Even in our current atmosphere of the non-stop campaign, we may be seeing some glimmers of hope. Last December, President Obama, Congressional Democrats and Republicans reached a compromise to extend both the Bush-era tax cuts and unemployment benefits. Although the success of this compromise reflects the unusual landscape of a lame-duck Congress, the victory for both sides reinforces the importance of extending the compromising mindset beyond lame-duck sessions.

There is another glimmer of hope in the Senate, where a new “gang of six,” Democrats Mark Warner, Dick Durbin, and Kent Conrad and Republicans Saxby Chambliss, Mike Crapo, and Tom Coburn are working on a bipartisan debt-reduction plan. They are debating goals, numbers, deadlines, and legislative procedures. Instead of just engaging in a polarized “point-counterpoint,” they are responsibly addressing some tough and critically important issues across the aisle.

For efforts like these to multiply and result in legislative decisions that serve the public good, we must find ways of shifting the balance in our democratic process toward governing and away from the permanent campaign. We cannot wait for the media and politicians to reform themselves. Citizens can play an important role by resisting the siren’s song of polarizing rhetoric when we hear it, and by supporting political leaders whose rhetoric is respectful, and whose willingness to compromise is robust.

The capacity for compromise, for cooperation across party lines for a publicly worthy goal, has long been one of our democracy’s greatest natural resources. It is a resource we have been squandering, but one that we desperately need.
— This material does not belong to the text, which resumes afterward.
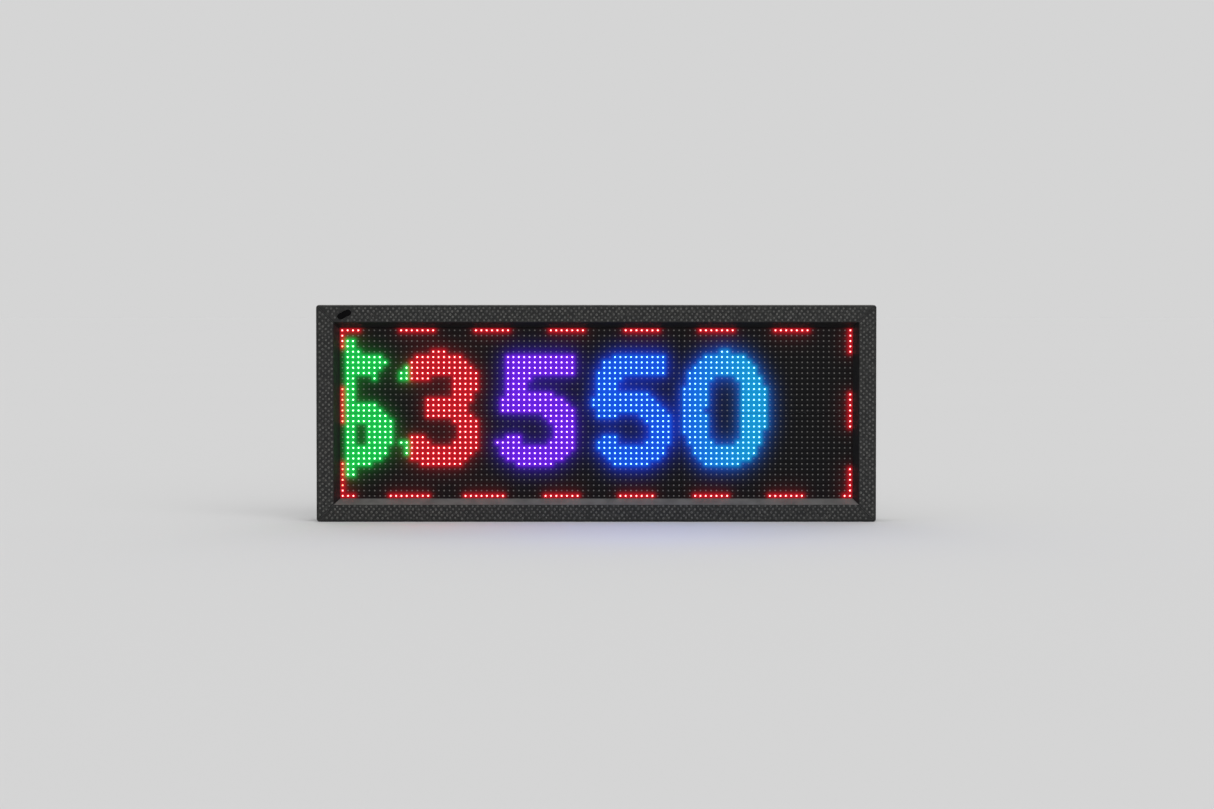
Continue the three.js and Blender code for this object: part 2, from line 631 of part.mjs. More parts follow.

If we do our best to reduce the excess of polarizing rhetoric in our public discourse, and to revive a mindset conducive to compromise, we will balance our cherished right to free speech with a civic responsibility to work for the common good. We will also help engender a national dialogue that simultaneously advances the common good and respects the voices of protest. Most important, we will help ensure the future of our Republic.